Blows new life in an old reaction
At this time, word was spreading among chemists about Morten Meldal’s and Barry Sharpless’ new click chemistry, so Carolyn Bertozzi was well aware that her handle – the azide – can rapidly click onto an alkyne as long as there are available copper ions. The problem is that copper is toxic to living things. So she once again began to dig deep into the literature, and found that back in 1961 it had been shown that azides and alkynes can react in an almost explosive manner – without the help of copper – if the alkyne is forced into a ring-shaped chemical structure. The strain creates so much energy that the reaction runs smoothly.
The reaction worked well when she tested it in cells. In 2004, she published the copper-free click reaction, called the strain-promoted alkyne-azide cycloaddition – and then demonstrated that it can be used to track glycans (see the illustration on the previous page).
Click reactions put a spotlight on the cell
This milestone was also the start of something much bigger. Carolyn Bertozzi has continued refining her click reaction, so it works even better in cell environments. In parallel with this, she and many other researchers have also used these reactions to explore how biomolecules interact in cells and to study disease processes.
One area that Bertozzi focuses on is glycans on the surface of tumour cells. Her studies have led to the insight that some glycans appear to protect tumours from the body’s immune system, as they make the immune cells shut down. To block this protective mechanism, Bertozzi and her colleagues have created a new type of biological pharmaceutical. They have joined a glycan-specific antibody to enzymes that break down the glycans on the surface of the tumour cells. This pharmaceutical is now being tested in clinical trials on people with advanced cancer.
Many researchers have also started to develop clickable antibodies that target a range of tumours. Once the antibodies attach to the tumour, a second molecule that clicks to the antibody is injected. For example, this could be a radioisotope that can be used to track tumours using a PET scanner or that can aim a lethal dose of radiation at the cancer cells.
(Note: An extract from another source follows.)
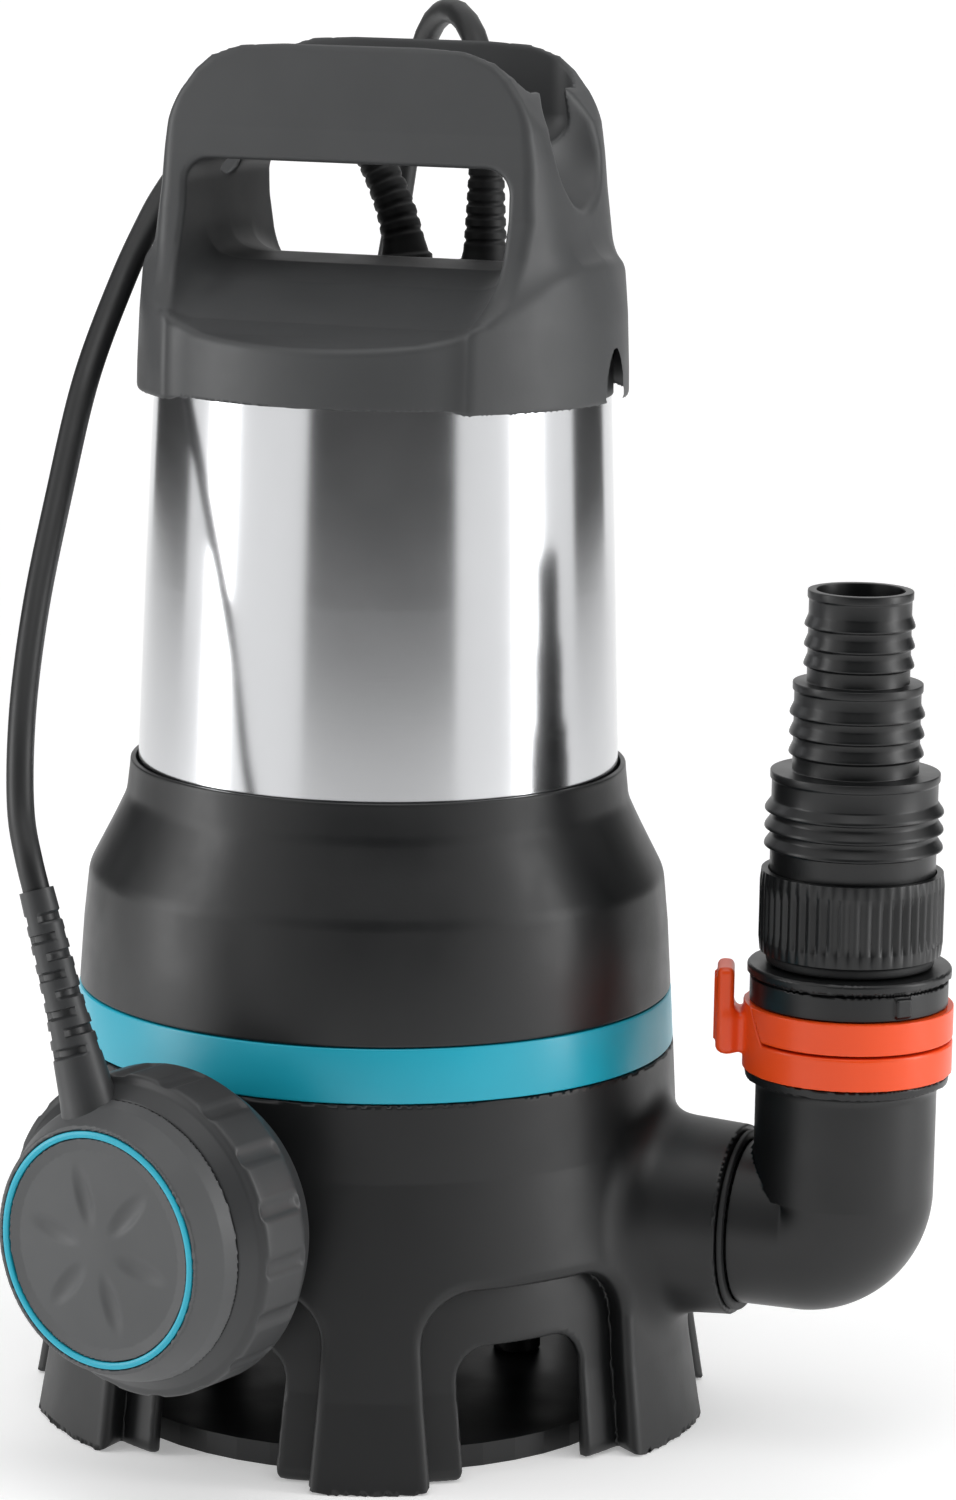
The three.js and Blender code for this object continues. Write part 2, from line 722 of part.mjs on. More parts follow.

Elegant, clever and novel, but most of all useful
We do not yet know whether these new therapies will work – but one thing is clear: research has just touched on the enormous potential of click chemistry and bioorthogonal chemistry. When Barry Sharpless gave his first Nobel Lecture in Stockholm in 2001, he talked about his childhood, which was coloured by the simple values of the Quakers and has influenced his ideals. He said: “Elegant” and “clever” were the chemical accolades of choice when I started doing research, just as “novel” is high praise now. Perhaps the Quakers are responsible for me valuing “useful” most. All four of these words of praise are necessary to do justice to the chemistry for which he, Carolyn Bertozzi and Morten Meldal have laid the foundation. In addition to being elegant, clever, novel and useful, it also brings the greatest benefit to humankind.